The NYC-Israel Chamber of Commerce is a partnership between the City of New York and the Israeli Ministry of Commerce with hopes of promoting business ties between companies here and in Israel.
Easy Aerial and Blue White Robotics each received funding by The BIRD Foundation, a bilateral program between US and Israeli governments that provides up to $1 million in matching funding for joint research and development projects between American and Israeli companies.
Andrea Yonah, the East Coast director of business development for The BIRD Foundation, said the mayor seemed “very enthusiastic” about partnerships between New York and Israeli companies. “He certainly seems to understand that Israel is a source of innovation and technology,” Yonah said. “As mayor, he may want to leverage that on behalf of the people of New York.”
Adams spoke to Israel’s Channel 12 at the event and detailed the importance of both Israel and New York working together. “When we have the opportunity to build a relationship between Israel and New York, we’re going to be able to use the synergy to create products that will help mankind,” he said.
Adams spoke about using drones for business inspections at a press conference in 2019, and has repeatedly called for the use of more technology in the NYPD, including facial recognition.

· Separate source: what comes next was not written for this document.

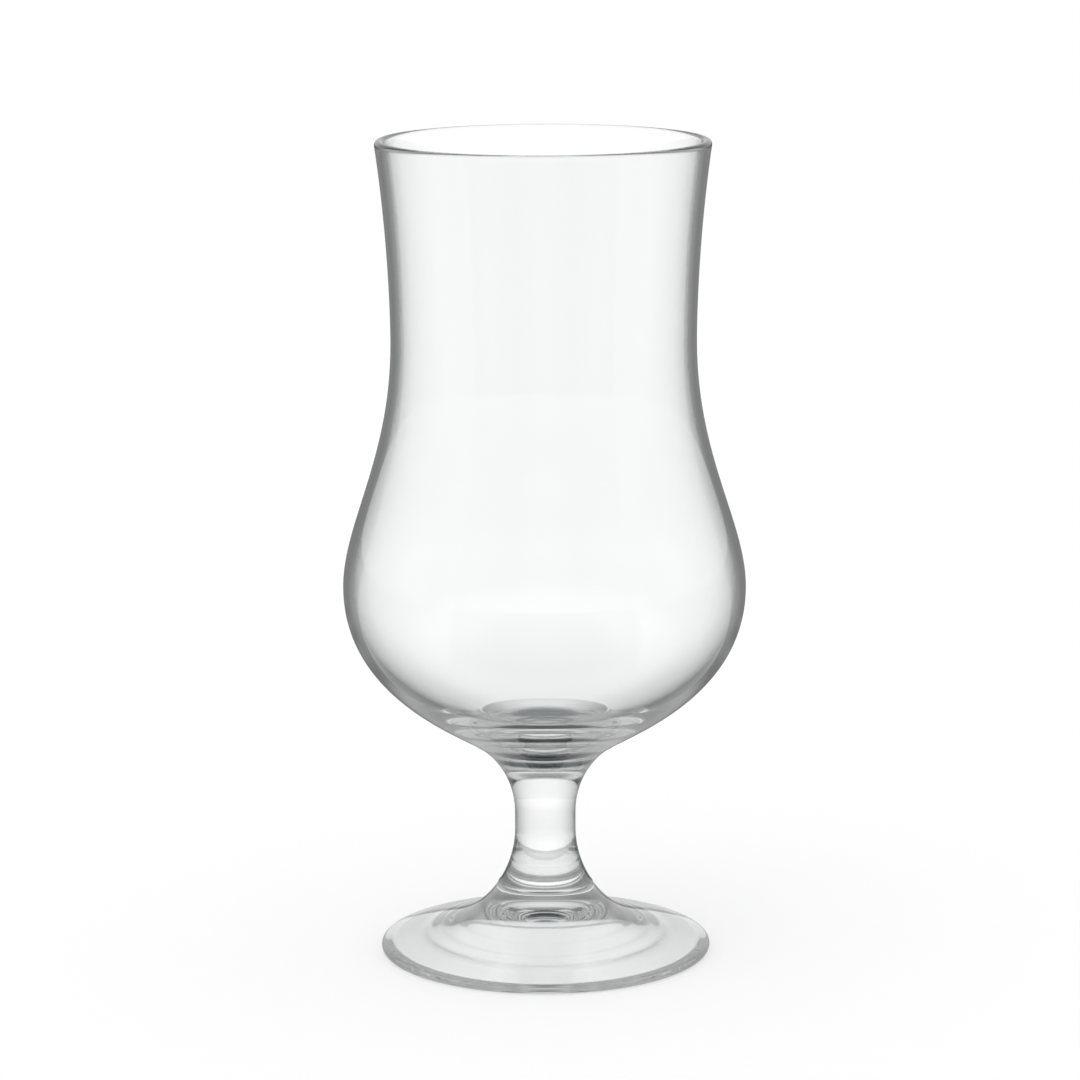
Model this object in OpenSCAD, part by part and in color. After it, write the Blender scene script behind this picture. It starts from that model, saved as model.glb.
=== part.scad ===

The event in Williamsburg was meant to show off the strength of Israeli companies and technologies, which include more than 100 Israeli startups in New York. Easy Aerial, an American company, was founded in 2016 and began working with Blue White Robotics in 2018, which was founded in 2017 in Israel.
Gur said this is a “win-win” for the city because Israel brings out the best in both places. “We bring technology from Israel, and we create jobs here in New York,” he said. “New Yorkers can benefit from that technology, either from safety, or medicine, or agriculture and many other avenues.”